New Areva company to jointly develop US interim storage facility

Orano USA, formerly known as Areva Nuclear Materials, has formed a joint venture with Waste Control Specialists (WCS) to develop a consolidated interim storage facility (CISF) for spent nuclear fuel at WCS' site in Andrews County, Texas, Orano announced March 13.

The move reinvigorates WCS' quest to build a facility which could eventually host up to 40,000 metric tons of high level waste.

The project partners will request the Nuclear Regulatory Commission (NRC) resumes its review of the license application for an initial 5,000 metric-tonne CISF, submitted by WCS in April 2016, Orano said.

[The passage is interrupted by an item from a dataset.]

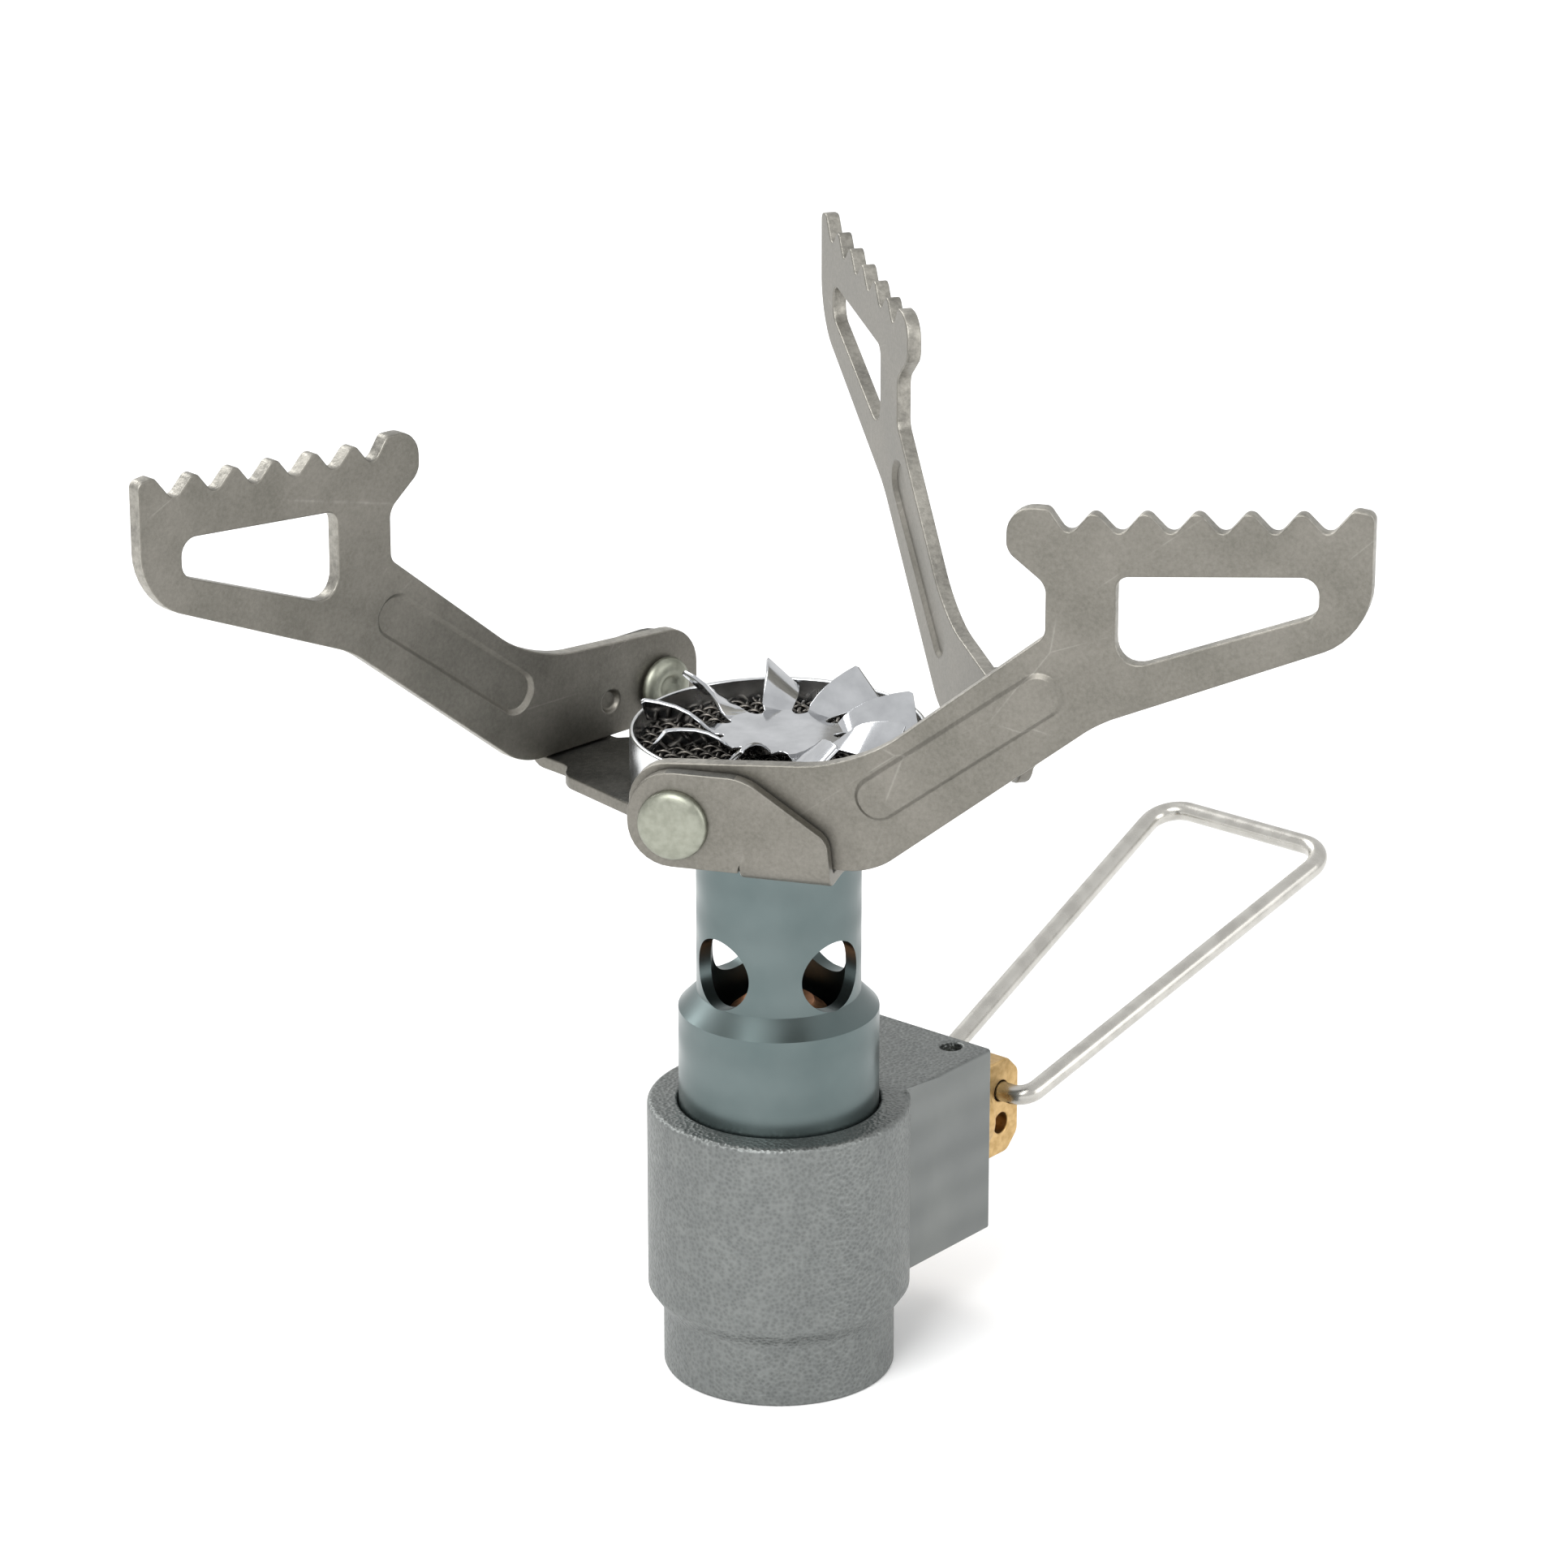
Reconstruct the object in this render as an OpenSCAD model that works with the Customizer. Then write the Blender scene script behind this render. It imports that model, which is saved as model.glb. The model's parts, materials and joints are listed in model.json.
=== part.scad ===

The U.S. currently hosts over 78,000 metric tons (MT) of used nuclear fuel at decommissioned and active reactor sites across 35 states. The U.S. Department of Energy (DOE) has proposed a pilot CISF be built by 2021, followed by a larger storage facility by 2025 and a permanent repository by 2048.

WCS' Andrews County site already hosts a waste disposal, storage and treatment facility for Class A, B, and C low-level nuclear waste.

The CISF project was delayed after a takeover bid for WCS by EnergySolutions was blocked in June 2017, following a lawsuit by the U.S. Department of Justice (DOJ). The DOJ argued the move would be anti-competitive as the combined company would be the only waste disposal option for operators in nearly 40 states. Following this, JF Lehman & Company (JFLCO) acquired WCS in January 2018. JFLCO already owns Northstar, the specialist decommissioning group.

Holtec is also looking to build a CISF between the cities of Carlsbad and Hobbs in New Mexico.

Earlier this month, Holtec announced the U.S. Nuclear Regulatory Commission has accepted Holtec's license application for a facility that would house 8,680 metric tons of spent fuel.